> EXERCISE: Go through the entries below and pick out every line with "picture".

> LISTED ENTRIES:
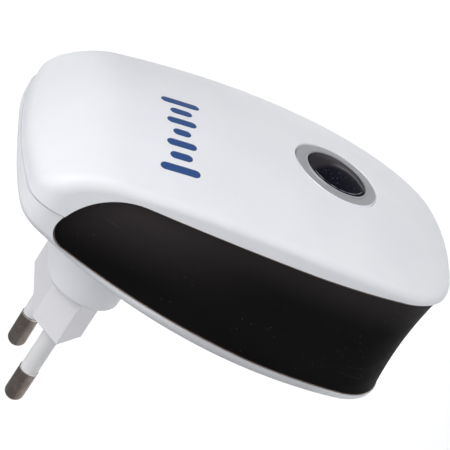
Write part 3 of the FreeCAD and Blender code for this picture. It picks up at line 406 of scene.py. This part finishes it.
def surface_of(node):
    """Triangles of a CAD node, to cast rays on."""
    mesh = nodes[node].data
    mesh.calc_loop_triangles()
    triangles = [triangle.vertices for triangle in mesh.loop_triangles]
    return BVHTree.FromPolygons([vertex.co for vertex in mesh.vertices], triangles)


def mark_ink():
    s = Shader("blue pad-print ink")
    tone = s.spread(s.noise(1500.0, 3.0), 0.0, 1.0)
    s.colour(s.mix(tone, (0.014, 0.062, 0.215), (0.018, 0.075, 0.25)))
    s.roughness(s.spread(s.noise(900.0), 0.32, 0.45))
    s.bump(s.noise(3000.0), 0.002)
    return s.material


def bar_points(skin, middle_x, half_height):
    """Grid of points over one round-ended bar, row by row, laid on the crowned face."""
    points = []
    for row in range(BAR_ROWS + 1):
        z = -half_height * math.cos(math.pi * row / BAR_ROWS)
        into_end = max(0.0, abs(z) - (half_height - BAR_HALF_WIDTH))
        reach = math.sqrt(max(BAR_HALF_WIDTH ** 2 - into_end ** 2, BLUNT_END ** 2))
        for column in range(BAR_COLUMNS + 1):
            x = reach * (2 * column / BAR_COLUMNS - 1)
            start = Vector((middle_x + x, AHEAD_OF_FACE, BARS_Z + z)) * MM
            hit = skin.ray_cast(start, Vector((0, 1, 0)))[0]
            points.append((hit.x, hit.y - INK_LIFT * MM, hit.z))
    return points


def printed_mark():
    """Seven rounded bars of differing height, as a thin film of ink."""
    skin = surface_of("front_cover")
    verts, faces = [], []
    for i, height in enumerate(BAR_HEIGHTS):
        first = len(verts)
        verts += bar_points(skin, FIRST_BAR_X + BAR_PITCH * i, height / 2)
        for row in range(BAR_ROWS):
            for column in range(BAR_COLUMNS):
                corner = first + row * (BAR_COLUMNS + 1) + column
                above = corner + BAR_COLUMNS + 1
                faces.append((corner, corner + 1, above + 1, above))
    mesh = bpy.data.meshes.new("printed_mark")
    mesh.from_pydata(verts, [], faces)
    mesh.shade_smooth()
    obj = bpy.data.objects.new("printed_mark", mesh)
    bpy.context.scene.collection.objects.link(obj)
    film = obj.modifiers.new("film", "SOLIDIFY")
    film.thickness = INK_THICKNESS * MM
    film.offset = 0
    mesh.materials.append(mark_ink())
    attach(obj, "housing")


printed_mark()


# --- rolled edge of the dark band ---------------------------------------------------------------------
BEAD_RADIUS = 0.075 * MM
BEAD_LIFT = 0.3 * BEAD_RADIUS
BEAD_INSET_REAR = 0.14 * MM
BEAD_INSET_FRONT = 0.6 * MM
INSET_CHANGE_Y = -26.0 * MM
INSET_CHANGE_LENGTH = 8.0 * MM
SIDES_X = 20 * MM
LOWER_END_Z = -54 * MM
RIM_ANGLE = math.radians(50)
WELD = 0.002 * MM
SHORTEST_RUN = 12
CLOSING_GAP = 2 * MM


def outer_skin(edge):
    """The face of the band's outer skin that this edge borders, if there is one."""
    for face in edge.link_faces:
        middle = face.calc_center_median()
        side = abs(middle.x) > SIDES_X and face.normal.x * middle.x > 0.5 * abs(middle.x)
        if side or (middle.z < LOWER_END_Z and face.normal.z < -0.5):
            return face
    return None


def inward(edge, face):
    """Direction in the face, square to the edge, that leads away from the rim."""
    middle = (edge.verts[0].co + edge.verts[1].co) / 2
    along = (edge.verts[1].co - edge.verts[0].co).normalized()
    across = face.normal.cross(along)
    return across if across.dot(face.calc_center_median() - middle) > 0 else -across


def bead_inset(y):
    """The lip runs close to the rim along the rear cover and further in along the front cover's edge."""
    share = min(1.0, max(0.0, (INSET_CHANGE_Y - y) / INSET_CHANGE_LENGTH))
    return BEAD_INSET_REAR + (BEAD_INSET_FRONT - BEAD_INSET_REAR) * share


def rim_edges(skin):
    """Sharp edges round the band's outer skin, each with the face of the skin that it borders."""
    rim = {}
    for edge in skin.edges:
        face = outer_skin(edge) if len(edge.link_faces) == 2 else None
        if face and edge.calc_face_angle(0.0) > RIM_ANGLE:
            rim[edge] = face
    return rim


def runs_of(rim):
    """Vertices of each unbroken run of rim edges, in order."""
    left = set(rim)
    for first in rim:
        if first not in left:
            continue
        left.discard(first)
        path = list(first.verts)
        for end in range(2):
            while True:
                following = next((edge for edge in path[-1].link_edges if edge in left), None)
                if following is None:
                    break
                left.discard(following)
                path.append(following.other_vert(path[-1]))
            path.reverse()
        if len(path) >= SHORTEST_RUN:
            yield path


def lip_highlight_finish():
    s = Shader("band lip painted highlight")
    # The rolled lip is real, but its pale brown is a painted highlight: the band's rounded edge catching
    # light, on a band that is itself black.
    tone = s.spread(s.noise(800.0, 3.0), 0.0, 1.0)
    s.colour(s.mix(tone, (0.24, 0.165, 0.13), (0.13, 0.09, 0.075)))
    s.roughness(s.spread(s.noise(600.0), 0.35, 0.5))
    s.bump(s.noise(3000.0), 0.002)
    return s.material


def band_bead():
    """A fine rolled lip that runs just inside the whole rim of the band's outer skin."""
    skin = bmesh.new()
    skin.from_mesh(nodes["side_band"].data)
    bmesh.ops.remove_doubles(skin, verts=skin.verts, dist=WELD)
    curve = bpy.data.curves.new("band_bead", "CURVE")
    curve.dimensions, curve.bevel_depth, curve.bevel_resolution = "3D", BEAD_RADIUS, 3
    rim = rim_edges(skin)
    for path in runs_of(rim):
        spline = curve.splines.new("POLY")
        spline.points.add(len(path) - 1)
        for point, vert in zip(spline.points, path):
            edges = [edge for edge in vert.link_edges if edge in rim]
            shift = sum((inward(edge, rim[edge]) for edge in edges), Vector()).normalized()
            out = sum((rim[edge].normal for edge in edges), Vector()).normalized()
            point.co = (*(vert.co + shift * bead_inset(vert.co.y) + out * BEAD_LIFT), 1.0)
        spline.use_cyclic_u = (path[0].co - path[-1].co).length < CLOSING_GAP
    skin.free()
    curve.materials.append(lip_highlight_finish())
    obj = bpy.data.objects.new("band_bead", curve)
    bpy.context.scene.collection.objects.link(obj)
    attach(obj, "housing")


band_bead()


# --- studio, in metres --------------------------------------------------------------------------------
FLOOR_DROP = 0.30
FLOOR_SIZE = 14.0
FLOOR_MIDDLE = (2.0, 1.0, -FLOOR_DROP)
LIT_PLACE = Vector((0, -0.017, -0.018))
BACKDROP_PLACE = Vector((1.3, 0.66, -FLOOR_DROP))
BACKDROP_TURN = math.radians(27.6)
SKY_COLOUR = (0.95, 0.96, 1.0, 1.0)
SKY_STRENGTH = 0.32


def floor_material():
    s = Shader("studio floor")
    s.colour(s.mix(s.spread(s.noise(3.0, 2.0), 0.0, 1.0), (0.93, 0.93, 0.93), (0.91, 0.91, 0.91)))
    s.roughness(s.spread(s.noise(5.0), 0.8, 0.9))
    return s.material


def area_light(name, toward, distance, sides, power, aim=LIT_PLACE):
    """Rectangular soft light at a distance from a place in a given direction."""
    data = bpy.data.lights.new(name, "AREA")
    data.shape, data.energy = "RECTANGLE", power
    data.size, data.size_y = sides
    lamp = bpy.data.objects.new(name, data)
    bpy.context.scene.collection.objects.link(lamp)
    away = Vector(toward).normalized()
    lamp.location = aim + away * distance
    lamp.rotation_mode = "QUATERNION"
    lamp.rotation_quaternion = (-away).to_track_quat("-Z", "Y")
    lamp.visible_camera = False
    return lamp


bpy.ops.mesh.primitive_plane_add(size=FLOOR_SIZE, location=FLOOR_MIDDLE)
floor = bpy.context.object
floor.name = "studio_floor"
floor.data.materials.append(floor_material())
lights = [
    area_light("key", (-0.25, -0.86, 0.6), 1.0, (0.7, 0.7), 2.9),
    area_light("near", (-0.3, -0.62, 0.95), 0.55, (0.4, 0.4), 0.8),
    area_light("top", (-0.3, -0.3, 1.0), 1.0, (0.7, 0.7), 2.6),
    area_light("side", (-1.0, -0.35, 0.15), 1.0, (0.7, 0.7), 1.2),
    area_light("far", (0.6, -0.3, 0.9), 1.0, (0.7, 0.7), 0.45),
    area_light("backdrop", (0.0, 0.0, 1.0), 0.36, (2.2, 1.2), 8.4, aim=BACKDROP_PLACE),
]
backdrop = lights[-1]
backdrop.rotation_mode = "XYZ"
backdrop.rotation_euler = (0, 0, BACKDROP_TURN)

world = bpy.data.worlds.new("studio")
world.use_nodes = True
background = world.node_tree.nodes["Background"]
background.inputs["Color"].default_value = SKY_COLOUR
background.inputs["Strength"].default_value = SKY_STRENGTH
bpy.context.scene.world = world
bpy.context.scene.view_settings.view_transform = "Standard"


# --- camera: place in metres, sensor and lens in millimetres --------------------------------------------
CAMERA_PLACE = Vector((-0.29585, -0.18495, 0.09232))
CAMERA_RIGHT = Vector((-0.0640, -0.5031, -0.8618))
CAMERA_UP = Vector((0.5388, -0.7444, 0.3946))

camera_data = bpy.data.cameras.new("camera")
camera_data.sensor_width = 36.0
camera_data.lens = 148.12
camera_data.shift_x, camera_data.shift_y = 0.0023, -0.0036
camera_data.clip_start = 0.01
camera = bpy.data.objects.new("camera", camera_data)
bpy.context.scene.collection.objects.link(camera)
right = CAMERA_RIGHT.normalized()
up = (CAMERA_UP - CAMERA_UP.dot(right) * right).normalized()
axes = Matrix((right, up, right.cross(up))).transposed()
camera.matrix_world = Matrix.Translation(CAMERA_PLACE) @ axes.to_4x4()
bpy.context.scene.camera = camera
--
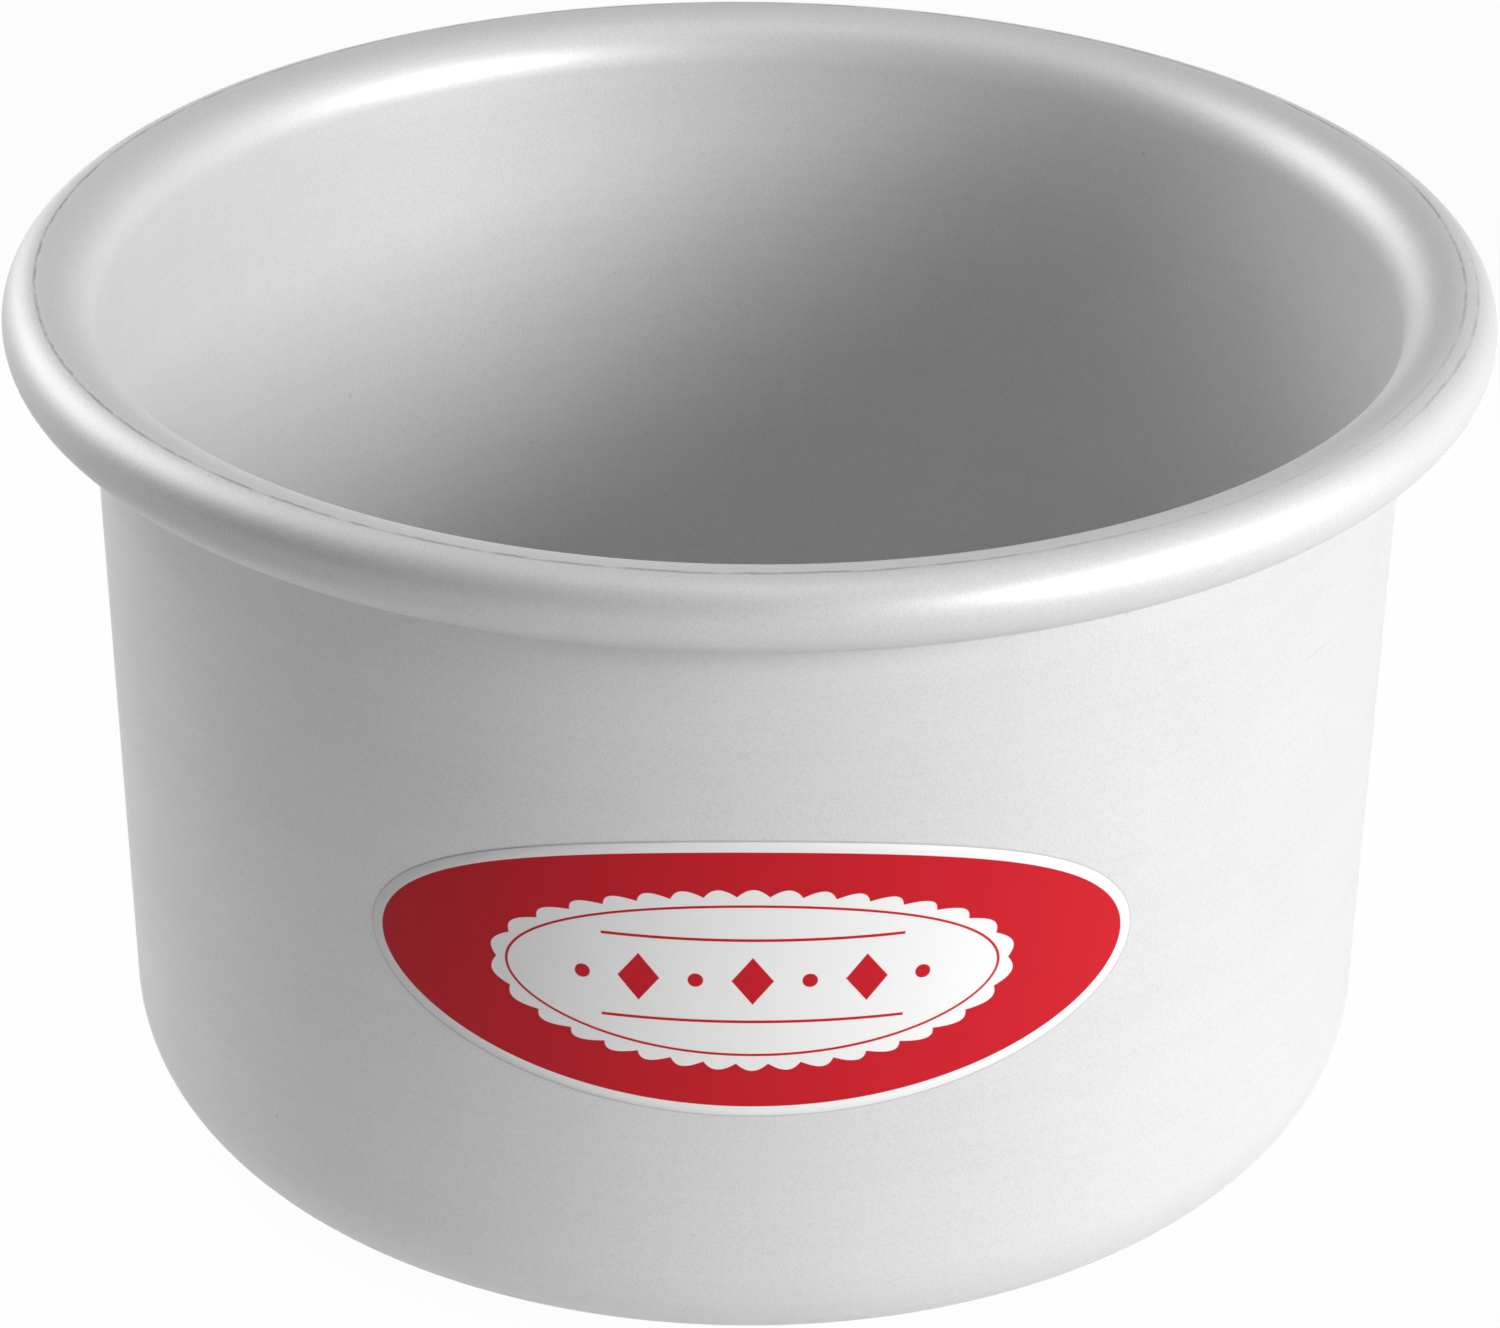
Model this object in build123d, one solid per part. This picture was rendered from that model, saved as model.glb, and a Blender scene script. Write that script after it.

> TASK OUTPUT:
Write part 3 of the FreeCAD and Blender code for this picture. It picks up at line 406 of scene.py. This part finishes it.
Model this object in build123d, one solid per part. This picture was rendered from that model, saved as model.glb, and a Blender scene script. Write that script after it.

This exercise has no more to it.